Colorado is famous for its snowy mountains and trout-filled rivers; when picturing Colorado, people envision boating, surfing whitewater parks, fishing in gold medal streams, or hiking and biking along rivers and meadows. Colorado’s recreation economy relies on water resources.
Coloradans have shaped this image and protected waterways for many years, ensuring that Colorado remains a great place to live and recreate.
We, as a committee of local elected officials in the headwaters mountain region of the state, are extremely concerned that Amendment 74 would hamper the work of local governments to protect and improve our invaluable rivers and water-dependent landscapes.
The language of Amendment 74 is deceptively simple, saying that any state or local government regulation or law which “reduces” the “fair market value” of private property is subject to “just compensation.”
The problem is that the language is so broad, we do not know what these words really mean. Going to court, at significant expense to the taxpayers, will be the only way to figure out their meaning.
The impacts of Amendment 74 are impossible to predict and the threat of endless litigation will chill regulatory efforts to protect water resources.
For these reasons, water organizations around the state are opposing Amendment 74, including such powerful voices as the Colorado Water Congress and the Colorado River Water Conservation District.
What we do know is that local governments regularly enact laws and regulations that bolster outdoor recreation and protect rivers and streams. The Northwest Colorado Council of Governments Water Quality/ Quantity Committee is a group of elected officials who have been doing this for 40 years in the headwaters region of the state.
The headwaters area is home to many of the mountains so many of us know and love, and approximately 80 percent of the ski resorts in the state from Winter Park to Crested Butte. Our citizens have demanded that we protect these water resources through local land use planning and zoning regulations.
In response, we have successfully protected and restored our water resources to be enjoyed by all Coloradans as well as visitors, who contributed $1.28 billion in 2017 tax revenue according to the Colorado Tourism Office.
Here are some of the ways we are concerned that Amendment 74 might affect our work in the headwaters:
- The City of Aspen is studying a multitude of techniques to improve the Roaring Fork River’s water quality, ecological health, recreational opportunities and riparian habitat –would solutions that require regulations to impose development setbacks from streams be jeopardized by the threat of Amendment 74 lawsuits?
- Many of our local governments have enacted open space regulations that direct the prioritization of open space acquisitions for public purposes. Eagle County, for example, focuses on acquiring land to improve public access to the Eagle and Colorado Rivers for rafting, fishing, kayaking or tubing. Would a neighboring landowner claim that increased public access reduces the neighbor’s property value and demand compensation under Amendment 74?

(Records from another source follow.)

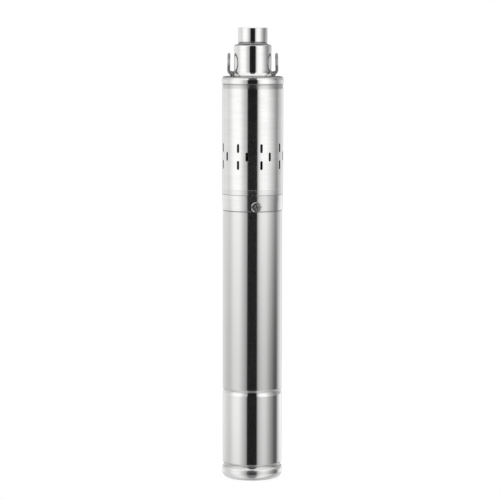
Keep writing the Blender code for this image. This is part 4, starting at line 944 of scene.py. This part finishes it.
def make_stator():
    """Rubber with a twisted slot-shaped hole, bonded in a steel sleeve."""
    clear = SCREW_SECTION + GAP
    rubber_radius = 23.0 * MM
    turns = STATOR_LENGTH / (2 * SCREW_PITCH)
    section = bend((2 * ECCENTRICITY, 0), clear, -90, 90, 24) + bend((-2 * ECCENTRICITY, 0), clear, 90, 270, 24)
    draw([(x, y, STATOR_BOTTOM) for x, y in section])
    select_all()
    bpy.ops.mesh.edge_face_add()
    bpy.ops.object.mode_set(mode="OBJECT")
    hole = bpy.context.object
    apply_modifier(
        hole, "SCREW", axis="Z", angle=2 * math.pi * turns, screw_offset=STATOR_LENGTH, iterations=1, steps=160,
        render_steps=160, use_merge_vertices=False,
    )
    close_and_name(hole, "screw_hole")
    # A hair longer than the rubber at both ends, so that the cut leaves no skin there.
    longer = 0.0002
    hole.scale = (1, 1, 1 + longer)
    hole.location.z = -longer * (STATOR_TOP + STATOR_BOTTOM) / 2
    settle()
    bpy.ops.mesh.primitive_cylinder_add(
        vertices=96, radius=rubber_radius, depth=STATOR_LENGTH, location=(0, 0, (STATOR_TOP + STATOR_BOTTOM) / 2),
    )
    rubber = bpy.context.object
    settle()
    join_or_cut(rubber, hole, "DIFFERENCE")
    rename(rubber, "pump_rubber")
    smooth(rubber)
    dress(rubber, RUBBER, instead_of=["stator_rubber"])
    edge = 0.3 * MM
    inner, outer = rubber_radius + GAP, 26.0 * MM
    sleeve = spin("pump_sleeve", [
        (inner, STATOR_BOTTOM), (outer - edge, STATOR_BOTTOM), (outer, STATOR_BOTTOM + edge),
        (outer, STATOR_TOP - edge), (outer - edge, STATOR_TOP), (inner, STATOR_TOP),
    ], 96)
    smooth(sleeve)
    dress(sleeve, GROUND_STEEL, instead_of=["stator_tube"])


make_cap()
make_motor_tube()
make_band()
make_band_screws()
make_casing()
make_head()
make_thread()
make_lifting_ring(-1, "wire_ring_left")
make_lifting_ring(1, "wire_ring_right")
make_gland()
make_screw()
make_stator()


# Studio

BRIGHTEST = 1.2


def around(*levels):
    """Ramp stops from levels of light at directions round the pump, in degrees to the right of the front."""
    return [((angle + 180) / 360, level / BRIGHTEST) for angle, level in levels]


def make_air():
    """White for the camera. Light and reflections come from a studio round the pump.

    It has a tall soft box on each side that is dimmer at its foot, a dark gap between them at the camera that
    runs up into the ceiling, a dim corner on the right, a bright ceiling and a grey ground. Directions are in
    degrees, round from the front and up or down from level.
    """
    world = bpy.data.worlds.new("studio")
    bpy.context.scene.world = world
    world.use_nodes = True
    air = Recipe(world.node_tree)
    way = air.node("ShaderNodeTexCoord", output="Generated")
    x, y, z = [air.node("ShaderNodeSeparateXYZ", None, {0: way}, axis) for axis in "XYZ"]
    heading = air.node("ShaderNodeMath", {"operation": "ARCTAN2"}, {0: x, 1: -y}) * (180 / math.pi)
    rise = air.node("ShaderNodeMath", {"operation": "ARCSINE"}, {0: z}) * (180 / math.pi)
    walls = air.node("ShaderNodeValToRGB", {"stops": around(
        (-180, 0.20), (-171, 0.20), (-164, 0.95), (-137, 0.84), (-119, 0.91), (-104, 0.80), (-92, 0.88), (-81, 1.10),
        (-70, 1.19), (-54, 1.19), (-46, 1.10), (-38, 0.86), (-29, 0.63), (-21.5, 0.53), (-17.5, 0.012), (16.8, 0.012),
        (21, 0.64), (29, 1.05), (38, 1.19), (55, 1.19), (65, 1.03), (74, 0.87), (84, 0.68), (94, 0.48), (104, 0.33),
        (118, 0.57), (137, 0.76), (160, 0.99), (171, 0.20), (180, 0.20),
    )}, {"Fac": heading / 360.0 + 0.5}) * BRIGHTEST
    feet = air.node("ShaderNodeValToRGB", {"stops": around(
        (-180, 0.20), (-171, 0.20), (-160, 1.00), (-128, 0.82), (-105, 0.72), (-94, 0.76), (-78, 0.97), (-66, 1.01),
        (-54, 1.00), (-38, 0.68), (-23, 0.40), (-19.2, 0.012), (17.3, 0.012), (20.5, 0.42), (29, 0.65), (40, 0.77),
        (50, 0.78), (60, 0.66), (70, 0.47), (85, 0.27), (97, 0.12), (110, 0.12), (123, 0.69), (140, 1.02),
        (160, 1.12), (171, 0.20), (180, 0.20),
    )}, {"Fac": heading / 360.0 + 0.5}) * BRIGHTEST
    down = -rise
    near_top = 1.0 - down.between(0.8, 1.8)
    right_end = heading.between(50.0, 85.0) * near_top * 0.30
    left_end = (-heading).between(85.0, 120.0) * rise.between(2.0, 8.0) * 0.22
    level = walls * (1.0 - right_end - left_end)
    level = mixed(level, feet, down.between(2.5, 9.0))
    level = mixed(level, 0.20 + 0.60 * walls, down.between(11.0, 17.0))
    level = mixed(level, 0.45, down.between(55.0, 85.0))
    gap = 1.0 - abs(heading).between(14.0, 21.0)
    level = mixed(level, 0.09, gap * rise.between(28.0, 40.0))
    level = mixed(level, 1.10, rise.between(24.0 + gap * 30.0, 44.0 + gap * 28.0))
    seen = air.node("ShaderNodeLightPath", output="Is Camera Ray")
    clear = air.node("ShaderNodeLightPath", output="Is Transmission Ray")
    plain = air.node("ShaderNodeMath", {"operation": "MAXIMUM"}, {0: seen, 1: clear})
    strength = mixed(level, 1.0, plain)
    background = air.node("ShaderNodeBackground", None, {"Color": (1, 1, 1, 1), "Strength": strength})
    air.node("ShaderNodeOutputWorld", None, {"Surface": background})


def make_floor():
    """White floor that keeps the pump's soft shadow, and that reflections look past."""
    bpy.ops.object.select_all(action="DESELECT")
    bpy.ops.mesh.primitive_circle_add(vertices=96, radius=4.0, fill_type="NGON", location=(0, 0, -0.2 * MM))
    floor = bpy.context.object
    settle()
    floor.name = "studio_floor"
    material = bpy.data.materials.new("studio floor")
    material.use_nodes = True
    paint = Recipe(material.node_tree)
    white = paint.node("ShaderNodeEmission", None, {"Color": (1, 1, 1, 1), "Strength": 1.0})
    soft = paint.node("ShaderNodeEmission", None, {"Color": (1, 1, 1, 1), "Strength": 0.88})
    matt = paint.node("ShaderNodeBsdfDiffuse", None, {"Color": (0.16, 0.16, 0.16, 1)})
    near = paint.node("ShaderNodeAddShader", None, {0: soft, 1: matt})
    at = paint.node("ShaderNodeTexCoord", output="Object")
    away = paint.node("ShaderNodeVectorMath", {"operation": "LENGTH"}, {0: at}, "Value")
    look = paint.node("ShaderNodeMixShader", None, {"Fac": away.between(0.08, 0.30), 1: near, 2: white})
    clear = paint.node("ShaderNodeBsdfTransparent")
    mirrored = paint.node("ShaderNodeLightPath", output="Is Glossy Ray")
    shadowed = paint.node("ShaderNodeLightPath", output="Is Shadow Ray")
    through = paint.node("ShaderNodeMath", {"operation": "MAXIMUM"}, {0: mirrored, 1: shadowed})
    whole = paint.node("ShaderNodeMixShader", None, {"Fac": through, 1: look, 2: clear})
    paint.node("ShaderNodeOutputMaterial", None, {"Surface": whole})
    floor.data.materials.append(material)


def make_camera():
    """Long lens at the height of the pump's top, looking slightly down."""
    eye = Vector((0.0, -4.0, 0.750))
    aim = Vector((-0.0038, 0.0, 0.3621))
    bpy.ops.object.camera_add(location=eye)
    camera = bpy.context.object
    camera.data.sensor_width = 36.0
    camera.data.lens = 183.1
    camera.data.clip_end = 50.0
    facing = (aim - eye).to_track_quat("-Z", "Y")
    camera.rotation_mode = "QUATERNION"
    camera.rotation_quaternion = facing @ Matrix.Rotation(math.radians(0.1), 3, "Z").to_quaternion()
    bpy.context.scene.camera = camera


make_air()
make_floor()
make_camera()
bpy.context.scene.view_settings.view_transform = "Standard"
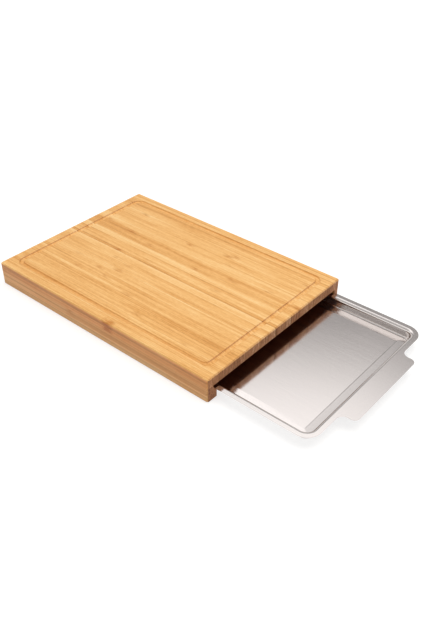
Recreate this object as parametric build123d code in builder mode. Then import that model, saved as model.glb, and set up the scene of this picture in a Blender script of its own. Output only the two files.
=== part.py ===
"""A bamboo cutting board with a pressed steel tray that draws out from under it.

The board is a panel of upright bamboo strips glued edge to edge, with a juice groove
routed round its top. Two side rails and a back rail, each glued up from two layers,
stand it off the table. A slot under the panel, along the inside of each side rail,
carries the flange of the tray.

Millimetres, +Z up. +X is the way the tray draws out. The origin is on the table, under
the middle of the whole object with the tray drawn out as far as tray_out says.
"""
import os

from build123d import *

# ---------------------------------------------------------------- the board
board_length = 420.0
board_width = 300.0
corner_radius = 3.0        # the board's four upright corners
top_edge_ease = 1.5        # planed off round the top of the board
foot_edge_ease = 1.2       # planed off round the bottom of the rails

# ---------------------------------------------------------------- the panel of strips
panel_thick = 15.0
strip_count = 47           # the narrow strips between the two edge strips
edge_strip_width = 9.0

# ---------------------------------------------------------------- the juice groove
groove_inset = 15.5        # from the board's side to the groove's near edge
groove_width = 8.0
groove_depth = 2.3
groove_bend = 13.0         # corner radius, along the middle of the groove

# ---------------------------------------------------------------- the rails
rail_width = 17.5
lower_layer = 11.0
upper_layer = 12.0
slot_reach = 6.5           # how far the slot is cut into a side rail
slot_height = 4.6

# ---------------------------------------------------------------- the tray
sheet = 0.8
slot_side_gap = 0.8        # beside the flange, each side
slot_under_gap = 0.2       # under the flange
tray_depth = 13.5          # from the flange's top to the lowest part of the floor
flange_width = 11.2        # from the wall's inner face to the flange's edge
mouth_bend = 5.0           # where the flange turns down into the wall, on the inside
wall_corner = 11.0         # plan radius of the tray's inner corners
wall_draft = 2.0           # degrees
foot_bend = 2.0            # where the wall turns into the floor, on the inside
tray_out = 150.0           # how far the tray is drawn out in the rest pose
front_recess = 2.0         # from the board's end to the flange when the tray is home
back_gap = 2.0             # from the back rail to the flange when the tray is home

# ---------------------------------------------------------------- the handle tab
tab_reach = 22.0
tab_width = 149.0
tab_root_radius = 10.0
tab_tip_radius = 8.0

# ---------------------------------------------------------------- the pressed floor
channel_inset = 3.0        # from the wall to the foot of the border's slope
border_width = 11.0        # the slope from the channel up to the panel's edge
border_rise = 0.9
border_corner = 8.0
step_rise = 0.5            # a second, short lift round the panel
step_end_run = 0.8         # steep across the ends
step_side_run = 4.0        # gentle along the sides
step_corner = 0.5

# ---------------------------------------------------------------- worked out from the above
rail_height = lower_layer + upper_layer
board_height = rail_height + panel_thick
strip_width = (board_width - 2 * edge_strip_width) / strip_count
bay_half = board_width / 2 - rail_width
slot_half = bay_half + slot_reach
ledge = rail_height - slot_height
flange_top = ledge + slot_under_gap + sheet
tray_floor = flange_top - tray_depth
tray_width = 2 * (slot_half - slot_side_gap)
tray_length = board_length - front_recess - rail_width - back_gap

# the whole object reaches past the board's end by this much, which moves the board's
# middle back from the origin by half of it
reach = tray_out - front_recess + tab_reach
board_x = -reach / 2
board_back = board_x - board_length / 2
board_front = board_x + board_length / 2
tray_front = board_front - front_recess + tray_out
tray_x = tray_front - tray_length / 2
inner_length = tray_length - 2 * flange_width
inner_width = tray_width - 2 * flange_width

# from below, each bend of the tray is one flat, drawn near enough to the round that it
# stands for to leave the sheet whole
under_flange_flat = (mouth_bend - sheet) * 2 / 3
under_foot_flat = (foot_bend + sheet) / 2
cutter_radius = (groove_width ** 2 / 4 + groove_depth ** 2) / (2 * groove_depth)
cutter_height = board_height - groove_depth + cutter_radius

os.makedirs("parts", exist_ok=True)


def save(piece, name):
    """Label a finished piece and write its file."""
    piece.part.label = name
    export_step(piece.part, f"parts/{name}.step")


def near(value, target):
    return abs(value - target) < 0.01


# ---------------------------------------------------------------- the groove's cutter path
# A round-nosed cutter runs once round the board. Its path is a rectangle with rounded
# corners, and what it sweeps is taken out of every strip that it crosses.
groove_middle = groove_inset + groove_width / 2
path_x = board_length / 2 - groove_middle
path_y = board_width / 2 - groove_middle

with BuildPart() as groove:
    with BuildLine(Plane.XY.offset(cutter_height)) as cutter_path:
        FilletPolyline(
            (board_x - path_x, -path_y),
            (board_x + path_x, -path_y),
            (board_x + path_x, path_y),
            (board_x - path_x, path_y),
            radius=groove_bend,
            close=True,
        )
    with BuildSketch(Plane(origin=cutter_path.line @ 0, z_dir=cutter_path.line % 0)):
        Circle(cutter_radius)
    sweep()


def strip(y_low, width):
    """One strip of the panel, with the board's top edge eased at its two ends."""
    with BuildPart() as piece:
        with BuildSketch(Plane.XY.offset(rail_height)):
            with Locations((board_x, y_low + width / 2)):
                Rectangle(board_length, width)
        extrude(amount=panel_thick)
        end_edges = piece.edges().filter_by(Axis.Y).group_by(Axis.Z)[-1]
        chamfer(end_edges, top_edge_ease)
        add(groove.part, mode=Mode.SUBTRACT)
    return piece


def edge_strip(side):
    """The wider strip along one side (side is -1 or 1), which also has the corners."""
    middle = side * (board_width - edge_strip_width) / 2
    outside = side * board_width / 2
    with BuildPart() as piece:
        with BuildSketch(Plane.XY.offset(rail_height)):
            with Locations((board_x, middle)):
                Rectangle(board_length, edge_strip_width)
        extrude(amount=panel_thick)
        corners = piece.edges().filter_by(Axis.Z).filter_by(
            lambda edge: near(edge.center().Y, outside))
        fillet(corners, corner_radius)
        inside = outside - side * edge_strip_width
        rim = piece.faces().sort_by(Axis.Z)[-1].edges().filter_by(
            lambda edge: not near(edge.center().Y, inside))
        chamfer(rim, top_edge_ease)
    return piece


# ---------------------------------------------------------------- the panel
save(edge_strip(-1), "edge_strip_left")
save(edge_strip(1), "edge_strip_right")
for number in range(strip_count):
    y_low = -board_width / 2 + edge_strip_width + number * strip_width
    save(strip(y_low, strip_width), f"panel_strip_{number + 1:02d}")


# ---------------------------------------------------------------- the rails
def rail_blank(side, z_low, thick):
    """A side rail's layer before its slot, with the board's upright corners."""
    outside = side * board_width / 2
    with BuildPart() as piece:
        with BuildSketch(Plane.XY.offset(z_low)):
            with Locations((board_x, outside - side * rail_width / 2)):
                Rectangle(board_length, rail_width)
        extrude(amount=thick)
        corners = piece.edges().filter_by(Axis.Z).filter_by(
            lambda edge: near(edge.center().Y, outside))
        fillet(corners, corner_radius)
    return piece


def lower_rail(side):
    """The layer that stands on the table, eased round its outer bottom edges."""
    inside = side * bay_half
    blank = rail_blank(side, 0, lower_layer)
    with BuildPart() as piece:
        add(blank.part)
        foot = piece.faces().sort_by(Axis.Z)[0].edges().filter_by(
            lambda edge: not near(edge.center().Y, inside))
        chamfer(foot, foot_edge_ease)
    return piece


def upper_rail(side):
    """The layer under the panel, with the slot that carries the tray's flange."""
    blank = rail_blank(side, lower_layer, upper_layer)
    with BuildPart() as piece:
        add(blank.part)
        with BuildSketch(Plane.XY.offset(ledge)):
            with Locations((board_x, side * (bay_half + slot_reach / 2))):
                Rectangle(board_length, slot_reach)
        extrude(amount=slot_height, mode=Mode.SUBTRACT)
    return piece


for side, name in ((-1, "left"), (1, "right")):
    save(lower_rail(side), f"side_rail_lower_{name}")
    save(upper_rail(side), f"side_rail_upper_{name}")

# The back rail fits between the side rails. Its upper layer has an ear at each end that
# stops the slot.
with BuildPart() as back_rail_lower:
    with BuildSketch(Plane.XY):
        with Locations((board_back + rail_width / 2, 0)):
            Rectangle(rail_width, 2 * bay_half)
    extrude(amount=lower_layer)
    back_foot = back_rail_lower.edges().filter_by(Axis.Y).group_by(Axis.Z)[0].sort_by(Axis.X)[0]
    chamfer(back_foot, foot_edge_ease)
save(back_rail_lower, "back_rail_lower")

with BuildPart() as back_rail_upper:
    with BuildSketch(Plane.XY.offset(lower_layer)):
        with Locations((board_back + rail_width / 2, 0)):
            Rectangle(rail_width, 2 * bay_half)
    extrude(amount=upper_layer)
    with BuildSketch(Plane.XY.offset(ledge)):
        with Locations((board_back + rail_width / 2, 0)):
            Rectangle(rail_width, 2 * slot_half)
    extrude(amount=slot_height)
save(back_rail_upper, "back_rail_upper")

# ---------------------------------------------------------------- the tray
# One sheet, pressed: a flat flange with the handle tab, a bend down into the walls, a
# bend into the floor, and a floor that rises gently to a flat panel, so that juice runs
# to the sides. Every face is followed by the one below it at the sheet's thickness. From
# below, a flat stands for the round of each bend.
with BuildPart() as tray:
    with BuildSketch(Plane.XY.offset(flange_top)) as flange:
        with Locations((tray_x, 0)):
            Rectangle(tray_length, tray_width)
        fillet(flange.vertices(), wall_corner + flange_width)
        with Locations((tray_front, 0)):
            Rectangle(2 * tab_reach, tab_width)
        tab_tips = flange.vertices().group_by(Axis.X)[-1]
        fillet(tab_tips, tab_tip_radius)
        tab_roots = flange.vertices().filter_by(
            lambda v: near(v.X, tray_front) and near(abs(v.Y), tab_width / 2))
        fillet(tab_roots, tab_root_radius)
    extrude(amount=-sheet)

    with BuildSketch(Plane.XY.offset(flange_top)):
        with Locations((tray_x, 0)):
            RectangleRounded(inner_length + 2 * sheet, inner_width + 2 * sheet,
                             wall_corner + sheet)
    extrude(amount=-(tray_depth + sheet), taper=wall_draft)
    outer_foot = tray.faces().sort_by(Axis.Z)[0].edges()
    chamfer(outer_foot, under_foot_flat)
    under_flange = tray.edges().filter_by(
        lambda edge: near(edge.center().Z, flange_top - sheet)
        and abs(edge.center().Y) < inner_width / 2 + 2 * sheet
        and abs(edge.center().X - tray_x) < inner_length / 2 + 2 * sheet)
    chamfer(under_flange, under_flange_flat)

    with BuildSketch(Plane.XY.offset(flange_top)):
        with Locations((tray_x, 0)):
            RectangleRounded(inner_length, inner_width, wall_corner)
    extrude(amount=-tray_depth, taper=wall_draft, mode=Mode.SUBTRACT)
    inner_foot = tray.edges().filter_by(lambda edge: near(edge.center().Z, tray_floor))
    fillet(inner_foot, foot_bend)
    mouth = tray.edges().filter_by(
        lambda edge: near(edge.center().Z, flange_top)
        and abs(edge.center().Y) < inner_width / 2 + sheet
        and abs(edge.center().X - tray_x) < inner_length / 2 + sheet)
    fillet(mouth, mouth_bend)

    slope_length = inner_length - 2 * channel_inset
    slope_width = inner_width - 2 * channel_inset
    panel_length = slope_length - 2 * border_width
    panel_width = slope_width - 2 * border_width
    for level, mode in ((tray_floor, Mode.ADD), (tray_floor - sheet, Mode.SUBTRACT)):
        with BuildSketch(Plane.XY.offset(level)):
            with Locations((tray_x, 0)):
                RectangleRounded(slope_length, slope_width, border_corner)
        with BuildSketch(Plane.XY.offset(level + border_rise)):
            with Locations((tray_x, 0)):
                RectangleRounded(panel_length, panel_width, step_corner)
        loft(mode=mode)
        with BuildSketch(Plane.XY.offset(level + border_rise)):
            with Locations((tray_x, 0)):
                RectangleRounded(panel_length, panel_width, step_corner)
        with BuildSketch(Plane.XY.offset(level + border_rise + step_rise)):
            with Locations((tray_x, 0)):
                RectangleRounded(panel_length - 2 * step_end_run,
                                 panel_width - 2 * step_side_run, step_corner)
        loft(mode=mode)
save(tray, "tray")
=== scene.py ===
"""The finish, light and view of a bamboo cutting board with a pressed steel tray under it.

Metres, in the frame of the part: +X is the way the tray draws out, +Z is up, and the
table is at z = 0. Every piece of the object comes from the frame, and gets its finish here.
"""
import random

import bpy
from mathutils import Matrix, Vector


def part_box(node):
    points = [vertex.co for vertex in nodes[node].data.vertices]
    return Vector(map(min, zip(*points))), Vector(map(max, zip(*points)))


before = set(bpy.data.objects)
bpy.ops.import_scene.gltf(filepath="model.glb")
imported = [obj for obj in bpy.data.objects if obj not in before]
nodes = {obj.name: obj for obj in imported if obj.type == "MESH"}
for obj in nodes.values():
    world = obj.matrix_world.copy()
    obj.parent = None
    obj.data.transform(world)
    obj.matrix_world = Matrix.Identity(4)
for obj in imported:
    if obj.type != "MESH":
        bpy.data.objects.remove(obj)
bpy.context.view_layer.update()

MM = 0.001


def linear(hex_colour):
    """An sRGB hex colour as the linear RGBA that a shader takes."""
    channels = [int(hex_colour[i:i + 2], 16) / 255 for i in (1, 3, 5)]
    return [c / 12.92 if c <= 0.04045 else ((c + 0.055) / 1.055) ** 2.4 for c in channels] + [1]


def add(tree, kind, inputs=None, **settings):
    """Add a shader node. settings are its own options, inputs are values or sockets to link."""
    made = tree.nodes.new("ShaderNode" + kind)
    for key, value in settings.items():
        setattr(made, key, value)
    for key, value in (inputs or {}).items():
        if isinstance(value, bpy.types.NodeSocket):
            tree.links.new(value, made.inputs[key])
        else:
            made.inputs[key].default_value = value
    return made


def new_material(name):
    """An empty material, with its tree, its surface shader and the piece's own coordinates."""
    material = bpy.data.materials.new(name)
    material.use_nodes = True
    tree = material.node_tree
    return material, tree, tree.nodes["Principled BSDF"], add(tree, "TexCoord").outputs["Object"]


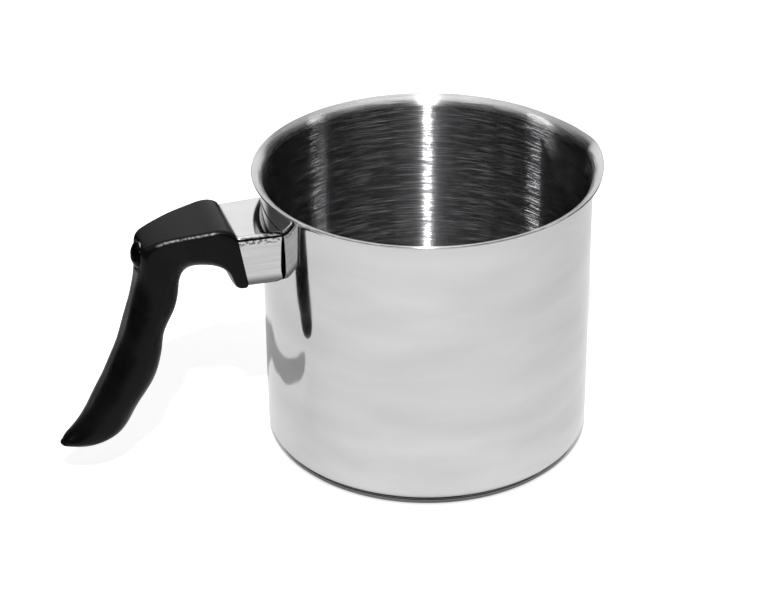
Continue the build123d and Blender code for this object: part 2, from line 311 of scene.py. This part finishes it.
spout_angle = spout_half_width / wall_radius
spout_columns = np.linspace(-spout_angle, spout_angle, 221)
plain_columns = np.linspace(spout_angle, 2 * np.pi - spout_angle, 151)[1:-1]
pan_angles = np.concatenate([spout_columns, plain_columns])
profile, finish_rows = pan_profile()
pan_across = (pan_angles + np.pi) % (2 * np.pi) - np.pi
pressed = spout_bulge(pan_across * wall_radius, np.minimum(profile[:, 1:], flare_start))
radial = np.stack([np.cos(pan_angles), np.sin(pan_angles), 0 * pan_angles], axis=-1)
pan_grid = turned(profile, pan_angles) + pressed[..., None] * radial
pan_poles = [(0, 0, floor_under), (0, 0, floor_under + sheet)]
row_finish = np.searchsorted(finish_rows, np.arange(len(profile) - 1), side="right")
pan = skin("pan_shell", pan_grid, pan_poles, bands=row_finish)
pan.data.materials.append(mirror_steel("polished_outside", 0.54, 0.62, roughness=(0.04, 0.09)))
pan.data.materials.append(ring_brushed("brushed_rim", 0.56, 0.64, roughness=(0.23, 0.29), lean_limit=0.3))
# The inside is the same steel as the outside, but its colour is painted far darker, as shade.
pan.data.materials.append(ring_brushed("brushed_inside_painted_shade", 0.24, 0.31, roughness=(0.17, 0.24), lean_limit=0.88))
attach(pan, "root")
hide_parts("pan_body")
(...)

- Pitkin County has two zoning districts that require a landowner to impose conservation easements before development approval to preserve farm and ranch lands. Leading proponent of Amendment 74, the Colorado Farm Bureau, wants us believe that this amendment is about protecting farms and ranches, but would Amendment 74 make it harder for local governments to help those same farms and ranches because of litigation threats or demands for compensation?
- Many of our local governments require new development to landscape to conserve water and reduce the run off of sediment and pollutants. The Town of Breckenridge requires that new developments minimize impervious surfaces, use native plants that require little additional water (over and beyond natural precipitation) to survive, and utilize bioswales and permeable paving to allow stormwater to percolate instead of immediate flowing into rivers and streams. Would developers claim that these requirements reduce the developer’s property values and demand compensation?
Local governments enact a host of other regulations to protect public safety, and ensure healthy rivers and streams, such as regulations requiring development setbacks from waterbodies, restricting development on steep slopes or in floodplains, and stormwater management controls to reduce water quality problems and flooding.
All of these could give rise to claims under Amendment 74. The ramifications of Amendment 74 are far-reaching and certainly would impact more than our ability to protect water resources. Any kind of zoning, for example, could raise Amendment 74 concerns.
But we know that water is life in Colorado, and that government laws and regulations are necessary to protect water resources, especially in the headwaters region. Amendment 74 endangers our ability to protect and restore our rivers and streams. We urge a “no” vote on Amendment 74.
Rachel Richards is a 40-year resident of Colorado and has served for 25 years in elected office as an Aspen City Council member, mayor and Pitkin County commissioner. She is currently Secretary of Club 20 and the Chair of the Northwest Council of Governments Water Quality and Quantity Committee.